Multiple mediation asks why an effect happens, not only whether it exists. When more than one mechanism sits between cause and outcome, the quantity of interest is the indirect effect, the product of the paths linking the independent variable to the mediator and the mediator to the outcome. That product is exactly what ordinary linear regression does not deliver well: it estimates each path on its own, but the inference on the product, and on several competing products inside one model, calls for a different instrument. This is where regression stops and structural equation modeling begins to answer.
The first limit shows up the moment there is more than one mediator. Running a separate regression for each mediator treats every mechanism as if the others did not exist, ignores the correlation among them, and forecloses the one question that makes a multiple model worth fitting: which mechanism carries more of the effect. Preacher and Hayes (2008)2 formalize the parallel multiple-mediator model and the contrasts among indirect effects within a single fit, with resampling-based inference. One model, all mediators, the indirect effects estimated jointly and comparable to each other: that is what a cascade of regressions cannot offer.
Structural equation modeling adds three things that least-squares regression cannot supply at once. It estimates every path in the model simultaneously, rather than in isolated regressions that never speak to each other. It absorbs latent variables, separating the construct of interest from the measurement error that, left inside the observed variables, biases the coefficients and with them the indirect effects. And it returns fit indices that let an analyst judge the whole model, not only each local relation. The difference is not cosmetic: Leth-Steensen and Gallitto (2016)7, simulating full latent-variable mediation models, find that the joint-significance test had more power and more reasonable Type I error rates than the bias-corrected bootstrap. When the construct is measured with error, SEM, not regression on observed scores, is the correct model.
With the model settled, the inference on the indirect effect remains, and here the choice of method leaves measurable marks. The sampling distribution of a product of paths is not normal, so the confidence interval needs resampling. Hayes and Scharkow (2013)3 show that the tests agree in most cases but diverge precisely when an indirect effect exists to detect, which is when the decision matters. The question is no longer whether to bootstrap but which bootstrap, and Tibbe and Montoya (2022)1 measure the price of each answer.
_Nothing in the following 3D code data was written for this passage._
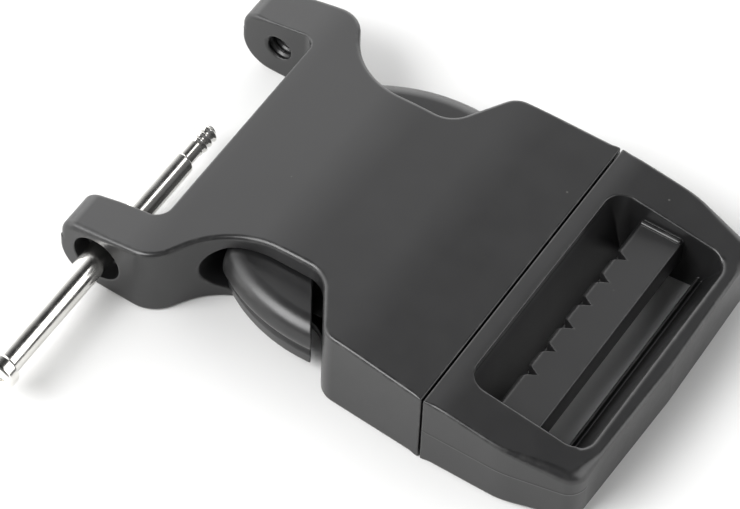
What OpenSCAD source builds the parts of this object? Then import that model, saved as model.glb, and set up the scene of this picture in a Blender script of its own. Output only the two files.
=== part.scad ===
// Fastened side release buckle for 25 mm webbing, of the kind that repairs a strap without sewing.
// The socket's two ears hold a removable screw pin, drawn partly pulled out.
// X runs across the strap along the pin, +Y points to the ears and +Z up.
// The origin is on the middle of the underside, midway between the ear tips and the frame's end.

/* [Socket outline] */
// Width of both halves where they meet
body_w = 35.8; // [32:0.1:40]
// How far each shoulder, behind which a prong latches, is drawn in from the side at the seam
shoulder_in = 0.8; // [0.4:0.1:1.4]
// How far each side is drawn in at the waist, where the fingers squeeze the prongs
waist_in = 6.8; // [6.2:0.1:7.4]
// How far the ears stand out past the seam's width at their root
ear_out = 0.4; // [0:0.1:1]
// How much each ear is drawn in again at its tip
tip_in = 0.35; // [0:0.05:1]
// Length from the seam to the shoulder corner
shoulder_len = 11.3; // [10:0.1:13]
// Length of the sloping shoulder
shoulder_slope = 3.8; // [3.2:0.1:4.6]
// Length of the waist between its two corners
waist_len = 10.5; // [9.8:0.1:12.5]
// Length of the neck that widens to the ears
neck_len = 4.2; // [3.6:0.1:5]
// Length of an ear from the neck to the tip
ear_len = 10.75; // [9.8:0.05:13]
// Rounding of the shoulder corner
shoulder_r = 2.4; // [1.6:0.1:3]
// Rounding where the shoulder meets the waist
waist_r = 3; // [2:0.1:3.6]
// Rounding where the waist meets the neck
neck_r = 9; // [6:0.1:9.6]
// Rounding of the ear's outer root corner
ear_r = 3.6; // [2:0.1:4]
// Rounding of the ear tip's outer corner
tip_corner_r = 1; // [0.5:0.1:1.6]
// Rounding of the ear tip's inner corner
gap_edge_r = 0.6; // [0.3:0.1:1]

/* [Socket height] */
// Height of both halves at the seam
body_h = 9.1; // [8.6:0.1:11]
// How much higher the top is at the waist
crown = 0.8; // [0.2:0.1:1.4]
// Length from the seam over which the top rises
crown_run = 9; // [7:0.1:11]
// Length of the level part of the top
crown_level = 11; // [8:0.1:12]
// Height of the top at the ear roots
root_h = 8.5; // [8:0.1:9]
// Height of the ears at their tips
tip_h = 6.8; // [6.5:0.1:8]
// Radius of the blends between the slopes of the top
top_blend_r = 30; // [10:1:50]
// Rounding of the ear tips at the top
tip_top_r = 2.2; // [1:0.1:2.4]
// Rounding of the ear tips at the underside
tip_low_r = 3.4; // [1.5:0.1:3.8]
// Thickness of the plate below the cavity
floor_t = 1.2; // [1:0.1:1.5]
// Height of the cavity
cavity_h = 6.6; // [6:0.1:6.8]

/* [Ears and pin bore] */
// Gap between the ears, which takes the webbing
ear_gap = 26.6; // [24:0.1:28]
// Depth of that gap from the ear tips
gap_depth = 8.75; // [8:0.05:9.6]
// Rounding in the gap's two inner corners
gap_r = 1.5; // [0.8:0.1:2.5]
// Distance of the pin bore from the ear tips
bore_setback = 4.35; // [4:0.05:4.8]
// Height of the pin bore above the underside
bore_z = 4; // [3.7:0.1:4.2]
// Diameter of the recess for the pin head
recess_d = 5.2; // [4.6:0.1:5.4]

/* [Screw pin] */
// Diameter of the plain shaft
pin_d = 2.8; // [2.4:0.1:3]
// Diameter of the head
head_d = 3.9; // [3.5:0.1:4.2]
// Length of the head
head_len = 1.7; // [1.4:0.1:2]
// Bevel round the head's end
head_bevel = 0.3; // [0.1:0.05:0.5]
// Diameter over the thread
thread_d = 2.5; // [2.2:0.1:2.6]
// Diameter of the neck and of the thread's root
neck_d = 2; // [1.8:0.1:2.1]
// Length of the thread
thread_len = 2.8; // [2.4:0.1:3]
// Distance from one thread turn to the next
thread_pitch = 0.8; // [0.6:0.1:1]
// How far the pin is pulled out of its seat as drawn
pulled_out = 16.9; // [0:0.1:30]
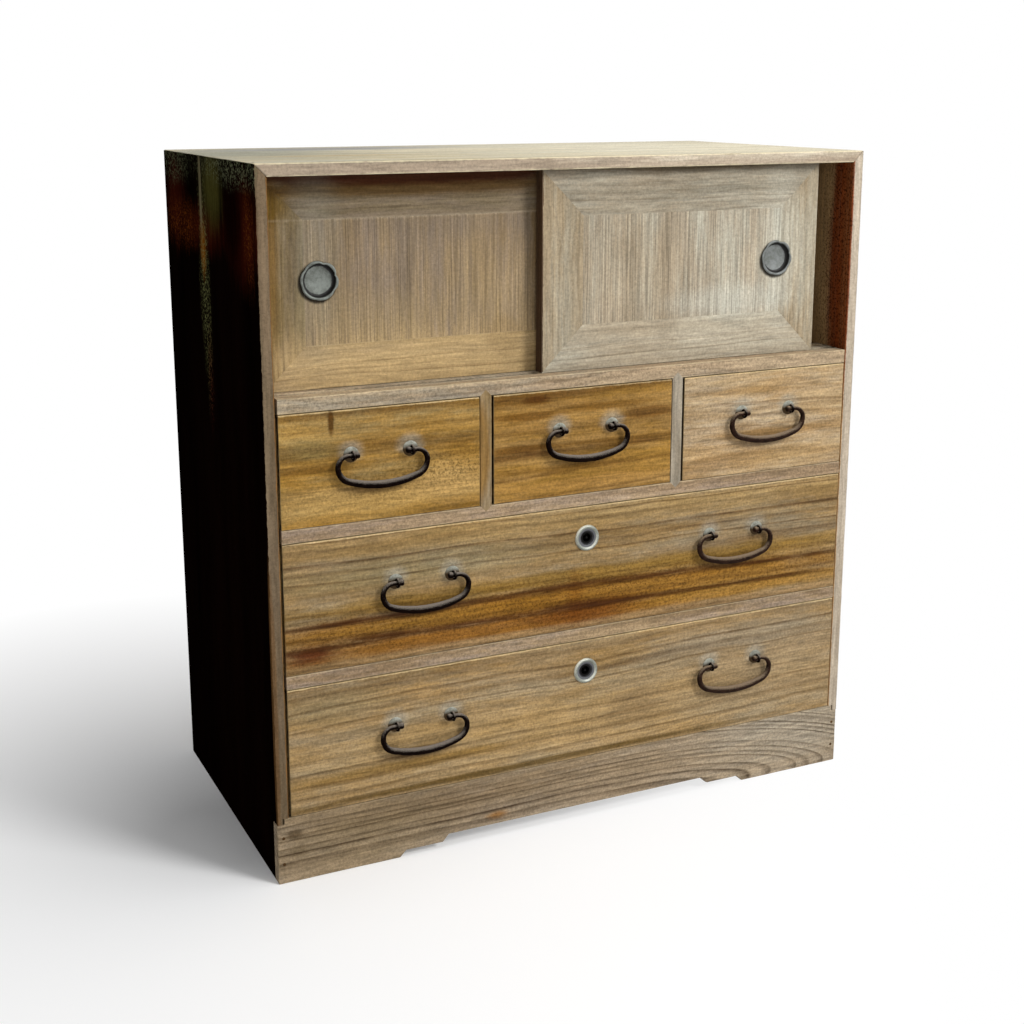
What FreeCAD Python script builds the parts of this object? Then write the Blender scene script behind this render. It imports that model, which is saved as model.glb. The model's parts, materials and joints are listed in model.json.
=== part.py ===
import FreeCAD, Part
import math
import os

os.makedirs("parts", exist_ok=True)
Vector = FreeCAD.Vector

# Small Japanese tansu chest, millimetres.
# +Z is up, the front faces -Y, +X is to the right of someone facing the chest.
# The origin is on the floor, under the middle of the whole box round the chest and its handles.

# ---- Case ----
case_w = 612.0            # outer width
case_h = 640.0            # outer height
case_d = 316.0            # front edge of the boards to the back of the back boards
side_t = 11.0             # side boards
top_t = 11.0              # top board
back_t = 7.0              # back boards
back_lap = 5.0            # how far the back boards lap into rebates round the case
back_count = 4            # vertical back boards
bottom_t = 9.0            # board under the lowest drawer
dust_t = 8.0              # boards between the drawers and under the cabinet
dado = 4.0                # depth of the housings in the side boards
divider_t = 11.0          # uprights between the small drawers

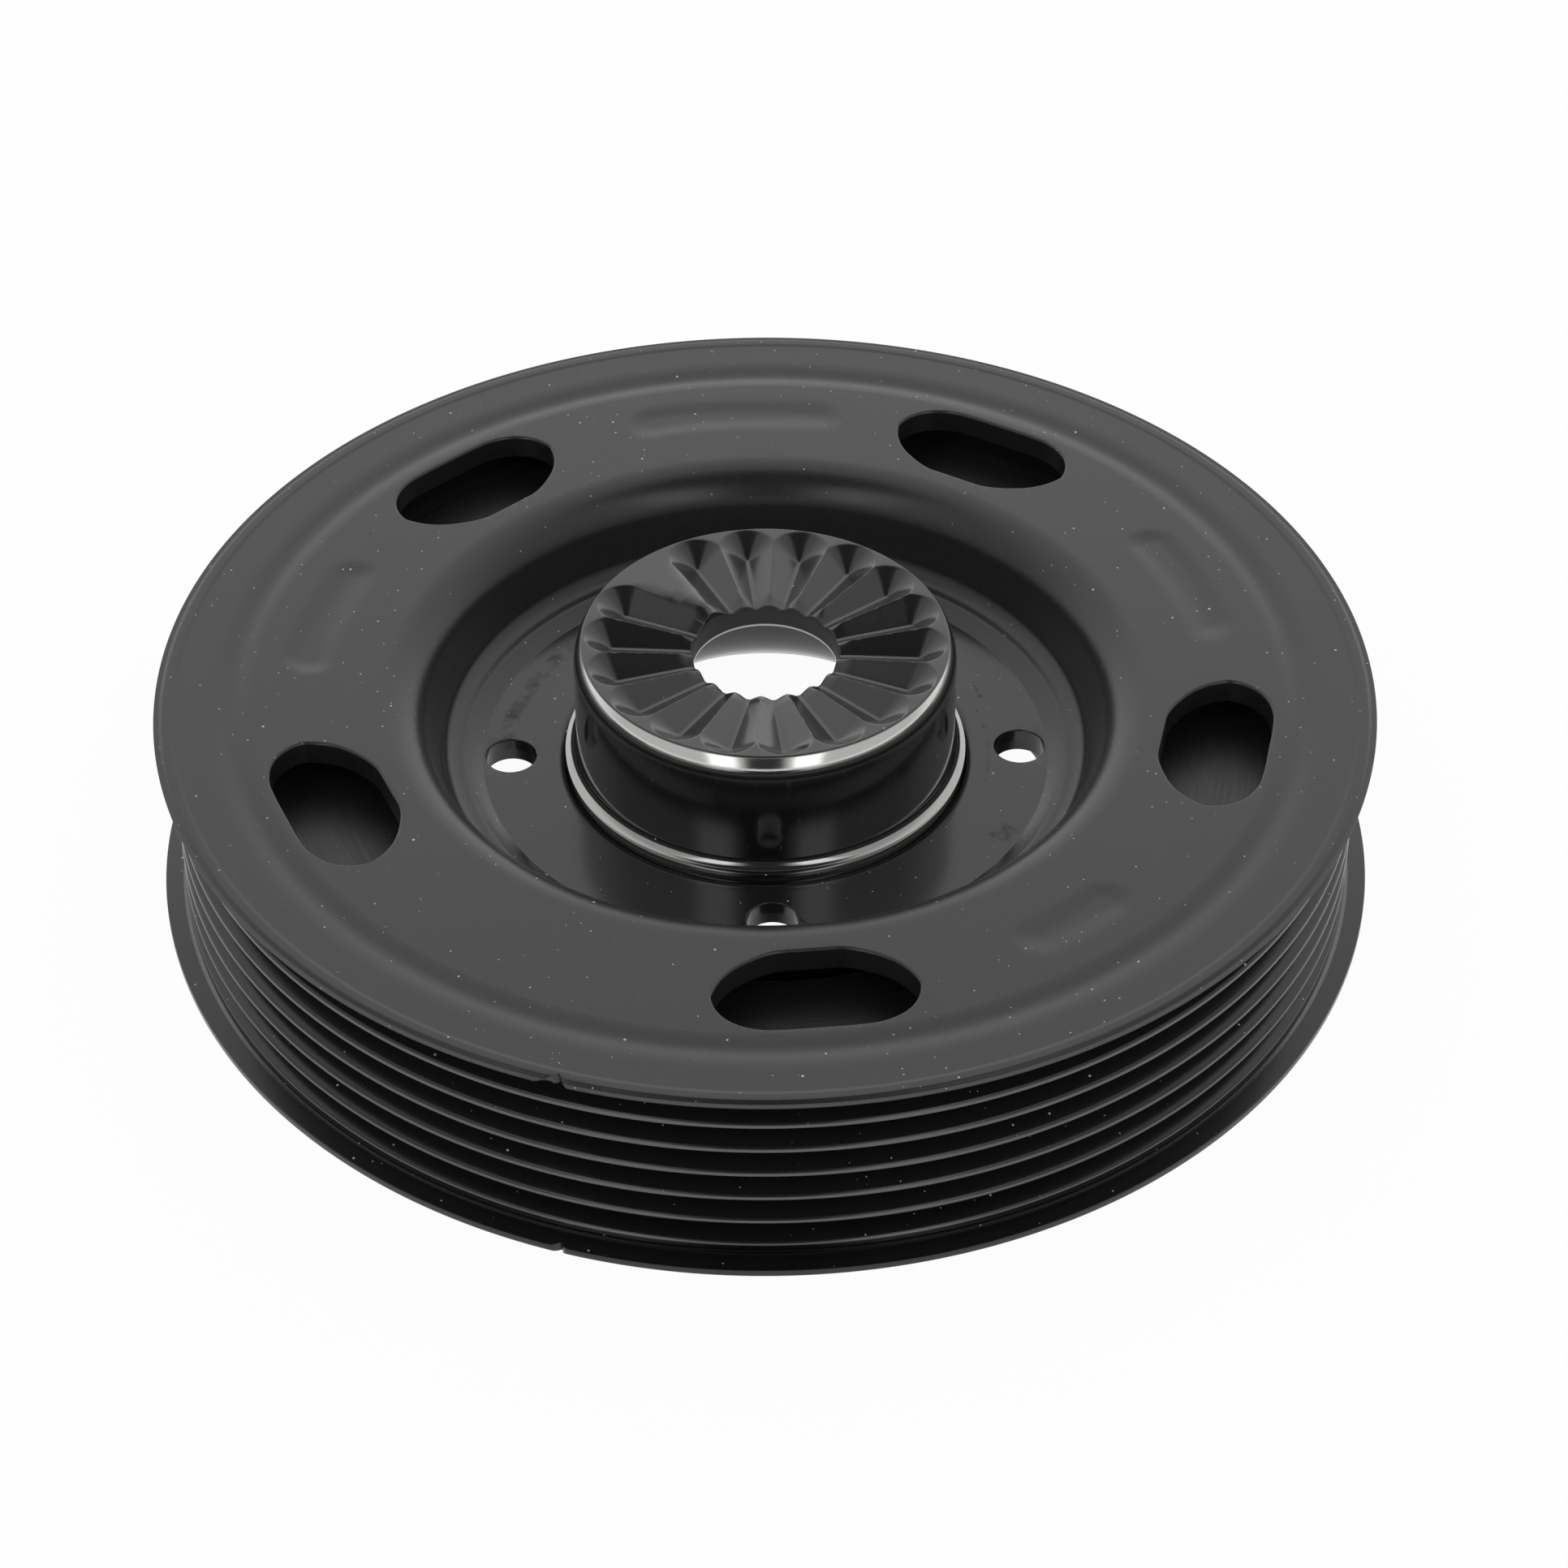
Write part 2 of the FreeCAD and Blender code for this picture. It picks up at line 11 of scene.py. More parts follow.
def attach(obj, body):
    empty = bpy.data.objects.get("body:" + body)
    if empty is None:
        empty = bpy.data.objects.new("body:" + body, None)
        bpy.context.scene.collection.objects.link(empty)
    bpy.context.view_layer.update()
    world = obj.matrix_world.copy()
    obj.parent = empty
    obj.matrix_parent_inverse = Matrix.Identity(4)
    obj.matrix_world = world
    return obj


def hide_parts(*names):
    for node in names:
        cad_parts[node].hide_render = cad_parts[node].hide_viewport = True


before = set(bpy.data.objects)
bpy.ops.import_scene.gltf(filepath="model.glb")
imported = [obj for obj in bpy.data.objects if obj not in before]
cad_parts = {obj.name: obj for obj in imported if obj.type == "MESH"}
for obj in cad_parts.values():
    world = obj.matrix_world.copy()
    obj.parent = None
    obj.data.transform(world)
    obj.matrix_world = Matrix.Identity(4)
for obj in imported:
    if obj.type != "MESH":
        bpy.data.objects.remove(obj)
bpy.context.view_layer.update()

MM = 0.001

# Points in a ring of the body, of the hub and of the inertia ring.
BODY_TURNS = 344
HUB_TURNS = 720
RING_TURNS = 360

# Sizes of the pressed body, in millimetres; heights count from the lowest rim face.
LIP_TOP = 25.05
PLATE_TOP = 24.95
PLATE_BOTTOM = 21.95
WEB_TOP = 14.5
WEB_BOTTOM = 11.5
SHEET = 3.0
LEDGE_TOP = 15.5
LIP_RADIUS = 70.68
CREST_RADIUS = 68.8
ROOT_RADIUS = 65.9
FLANGE_RADIUS = 71.3
RIM_INNER = 62.5
FIRST_GROOVE = 21.93
RIB_PITCH = 3.56
GROOVES = 6
GROOVE_ROOT_HALF = 0.35
FLANK = math.tan(math.radians(20))
LAST_LAND_END = 1.8
BEAD_RADIUS = 61.85
BEAD_DEPTH = 0.32
NOTCH = -108.1
SLOT_CIRCLE = 52.8
SLOT_PHASE = -12
WEB_HOLE_CIRCLE = 29.9
WEB_HOLE_RADIUS = 2.95
WEB_HOLE_PHASE = 1.65
SHOULDER_RADIUS = 44.5
SHOULDER_BEND = 5.5
FOOT_BEND = 2.2
BOWL_WALL = 72
COLLAR_RADIUS = 23.48
COLLAR_TOP = 15.69
ROLLED_EDGE = 1.0

# Sizes of the hub.
FACE = 31.2
FACE_RADIUS = 21.17
SEAL_RADIUS = 22.15
BORE_RADIUS = 8.5
BORE_WALL = BORE_RADIUS - 0.08
HOLLOW_TOP = 26.4
LEAD_IN = (17.65, 28.4)
LEAD_IN_RADIUS = 4.5
SERRATION_DEPTH = 2.15
SERRATION_ROOT_HALF = 0.225
SERRATION_FLANK = math.tan(math.radians(34.5))
SERRATION_REACH = 17.7
SERRATION_PHASE = 157
SERRATION_STEP = 20
PLACES = 18
PLAIN_PLACE = 17

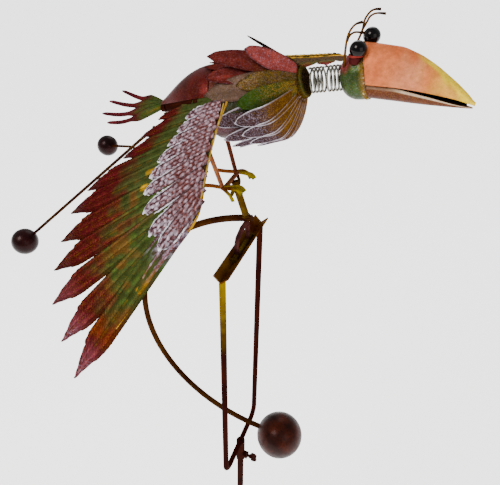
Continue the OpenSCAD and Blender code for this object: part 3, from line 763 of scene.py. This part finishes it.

In a Monte Carlo comparison of five bootstrap intervals for the indirect effect, with the a-path equal to zero, the b-path at 0.39, and n equal to 100, the percentile bootstrap held a Type I error rate of 0.062, inside Bradley’s liberal robustness ceiling of 0.075. The two bias-corrected methods, the classic interval and its significance-tested variant, reached 0.088, above that ceiling. The intermediate corrections fell between the two. The figure lays out the full order.
The operational reading of that figure is that there is no free power. The detection gain of bias correction is paid in false positives, and Tibbe and Montoya (2022)1 show that once the Type I error rates are equalized across methods, much of that extra power disappears. For most applications, where containing the false positive matters more than wringing out the last point of power, the percentile bootstrap remains the default. When the raw data are not available and only the estimates and their covariance matrix remain, the Monte Carlo interval described by Preacher and Selig (2012)6 reproduces the performance of resampling without resampling, and covers the case where the bootstrap is impractical.
With the right model and the right interval, multiple-mediator analysis opens questions that regression never even poses. Comparing two indirect effects within one model requires distinguishing a difference in value from a difference in magnitude, and Coutts and Hayes (2022)4 supply the methods that answer that comparison consistently, implemented in SEM. When the mediators form a chain rather than parallel paths, the demand on the method tightens: Tofighi and Kelcey (2019)5, in a two-mediator sequential model, find inflated Type I error and under-coverage in the popular bias-corrected bootstrap, and show that the best method for testing the hypothesis is not the best method for building the interval. A chain of mediators is natural SEM territory, not a sequence of regressions strung together by hand.
The operational rule fits in three decisions. The whole system, with parallel or serial mediators and latent constructs, is estimated at once in SEM, never as a pile of independent regressions. The indirect effect is tested with a resampling interval, the percentile bootstrap as the default when containing Type I error matters, and the Monte Carlo interval when only summary estimates are at hand. Bias correction stays reserved for the cases where power is the declared priority and the false-positive inflation has been measured and accepted, not adopted by habit. Multiple mediation done this way answers the question that linear regression only pretends to answer.